## Work required
Exactly repeat the full listing that follows.

— start —

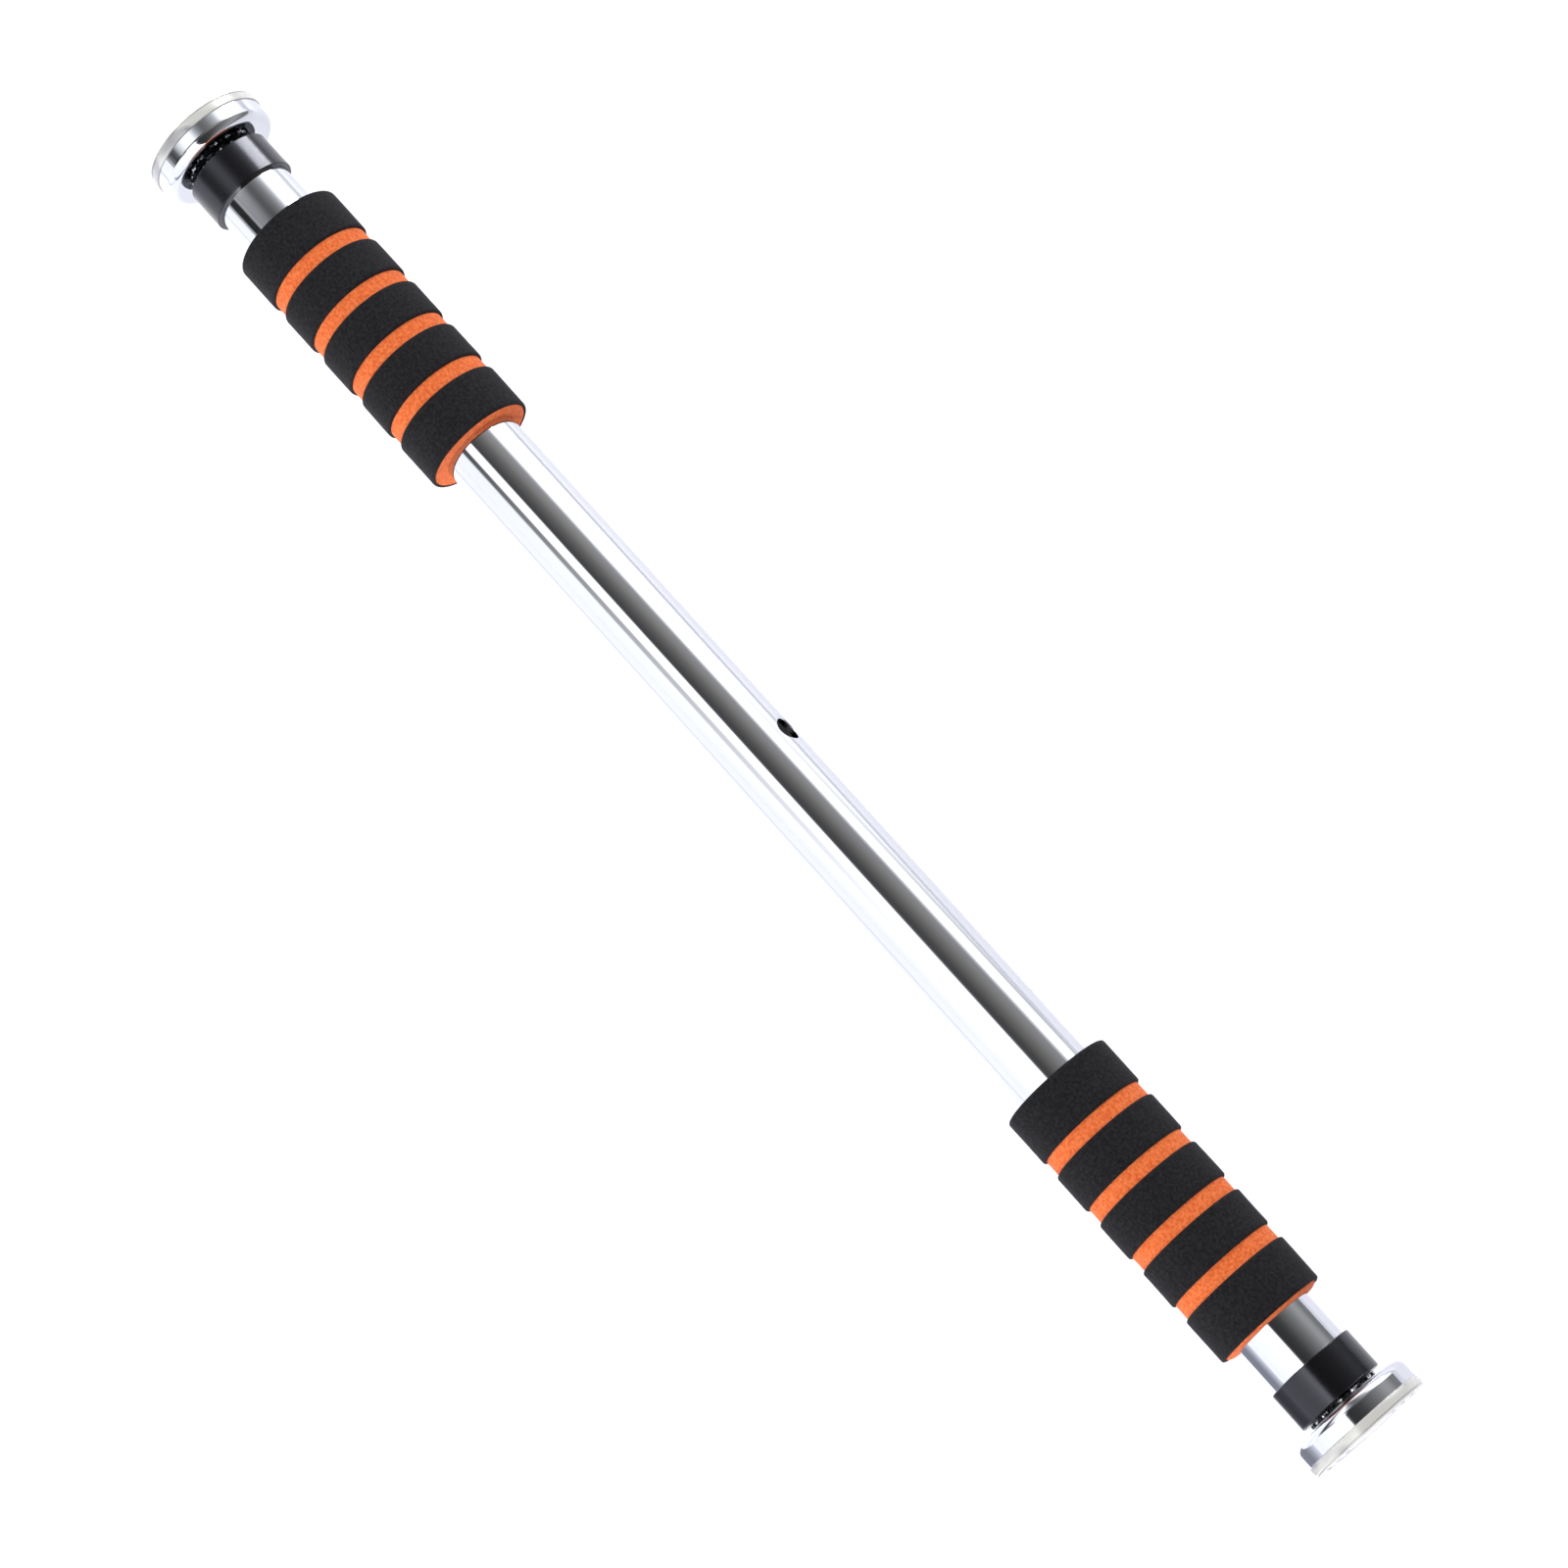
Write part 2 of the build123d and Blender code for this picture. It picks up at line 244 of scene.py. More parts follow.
FAR_LEFT_PANEL = [
    (-110, 1.17, 0.05),
    (-98, 1.22, 0.06),
    (-87, 1.35, 0.02),
    (-70, 1.7, 0.0),
    (-43, 1.8, 0.0),
    (-35, 1.33, 0.03),
    (-27.7, 0.68, 0.04),
    (-20.4, 0.46, 0.03),
    (-13, 0.27, 0.0),
    (-6, 0.205, 0.0),
    (1, 0.19, 0.0),
    (8, 0.34, 0.05),
    (14.8, 0.66, 0.06),
    (21.7, 1.3, 0.03),
    (30, 1.7, 0.0),
    (43, 1.5, 0.0),
    (50, 1.2, 0.02),
    (57.7, 0.75, 0.05),
    (65.3, 0.2, 0.09),
    (73.3, 0.08, 0.09),
    (81.6, 0.22, 0.04),
    (90, 0.75, 0.02),
]
LEFT_PANEL = [
    (-110, 1.3, 0.04),
    (-98, 1.2, 0.06),
    (-86, 1.3, 0.05),
    (-74, 1.7, 0.02),
    (-45, 1.8, 0.0),
    (-38, 1.5, 0.02),
    (-33, 0.9, 0.03),
    (-28.6, 0.6, 0.04),
    (-20.3, 0.36, 0.02),
    (-12.3, 0.24, -0.02),
    (-4.4, 0.18, -0.04),
    (3.5, 0.125, -0.04),
    (11.3, 0.098, 0.0),
    (19.1, 0.115, 0.03),
    (27, 0.15, 0.04),
    (34.9, 0.22, 0.04),
    (43, 0.29, 0.04),
    (51.2, 0.31, 0.03),
    (57, 0.5, 0.03),
    (60, 0.45, 0.02),
    (62, 0.02, 0.03),
    (81, 0.02, 0.03),
    (85, 0.5, 0.03),
    (92, 1.0, 0.03),
]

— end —

## Full solution
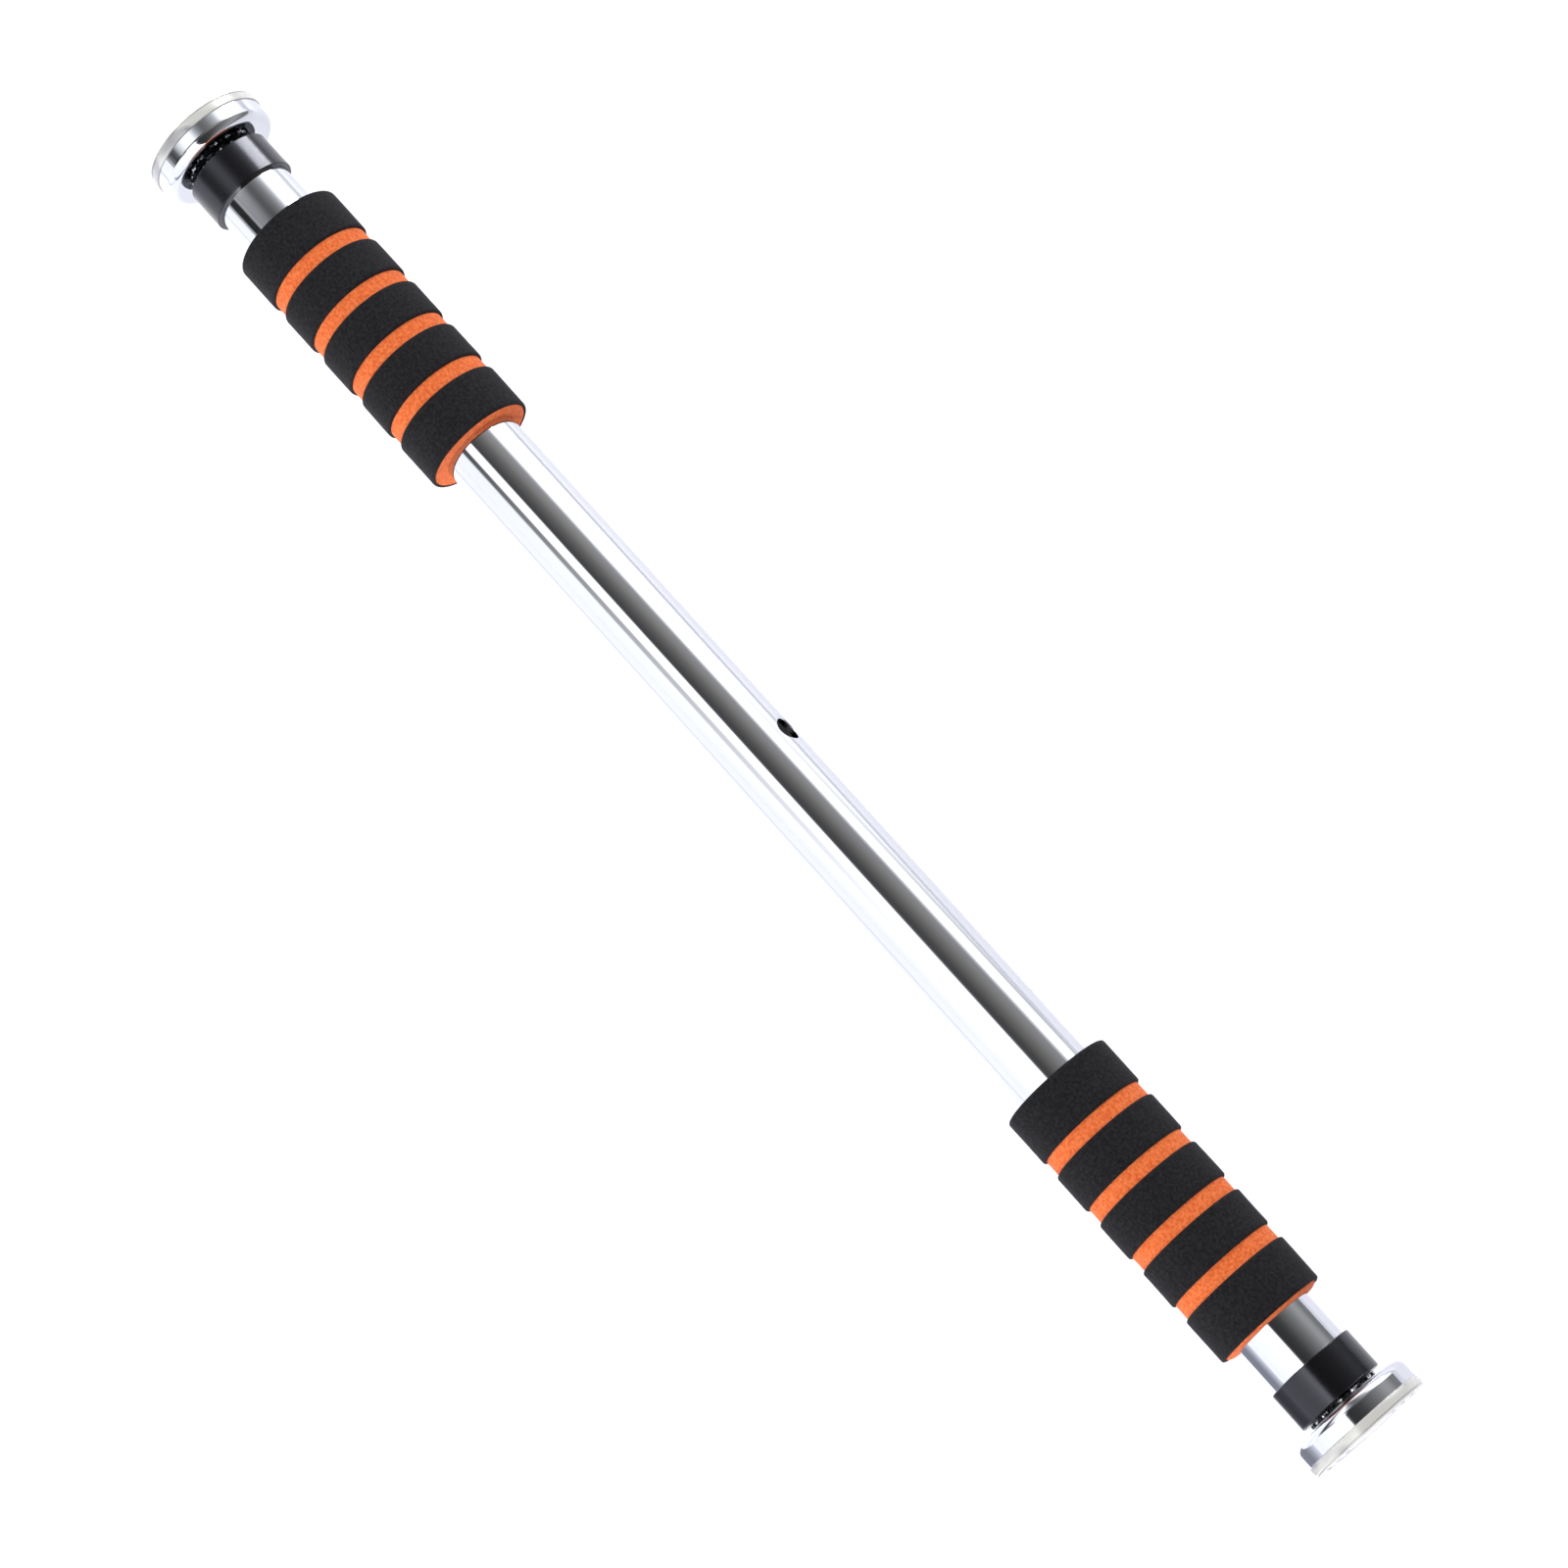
Write part 2 of the build123d and Blender code for this picture. It picks up at line 244 of scene.py. More parts follow.
FAR_LEFT_PANEL = [
    (-110, 1.17, 0.05),
    (-98, 1.22, 0.06),
    (-87, 1.35, 0.02),
    (-70, 1.7, 0.0),
    (-43, 1.8, 0.0),
    (-35, 1.33, 0.03),
    (-27.7, 0.68, 0.04),
    (-20.4, 0.46, 0.03),
    (-13, 0.27, 0.0),
    (-6, 0.205, 0.0),
    (1, 0.19, 0.0),
    (8, 0.34, 0.05),
    (14.8, 0.66, 0.06),
    (21.7, 1.3, 0.03),
    (30, 1.7, 0.0),
    (43, 1.5, 0.0),
    (50, 1.2, 0.02),
    (57.7, 0.75, 0.05),
    (65.3, 0.2, 0.09),
    (73.3, 0.08, 0.09),
    (81.6, 0.22, 0.04),
    (90, 0.75, 0.02),
]
LEFT_PANEL = [
    (-110, 1.3, 0.04),
    (-98, 1.2, 0.06),
    (-86, 1.3, 0.05),
    (-74, 1.7, 0.02),
    (-45, 1.8, 0.0),
    (-38, 1.5, 0.02),
    (-33, 0.9, 0.03),
    (-28.6, 0.6, 0.04),
    (-20.3, 0.36, 0.02),
    (-12.3, 0.24, -0.02),
    (-4.4, 0.18, -0.04),
    (3.5, 0.125, -0.04),
    (11.3, 0.098, 0.0),
    (19.1, 0.115, 0.03),
    (27, 0.15, 0.04),
    (34.9, 0.22, 0.04),
    (43, 0.29, 0.04),
    (51.2, 0.31, 0.03),
    (57, 0.5, 0.03),
    (60, 0.45, 0.02),
    (62, 0.02, 0.03),
    (81, 0.02, 0.03),
    (85, 0.5, 0.03),
    (92, 1.0, 0.03),
]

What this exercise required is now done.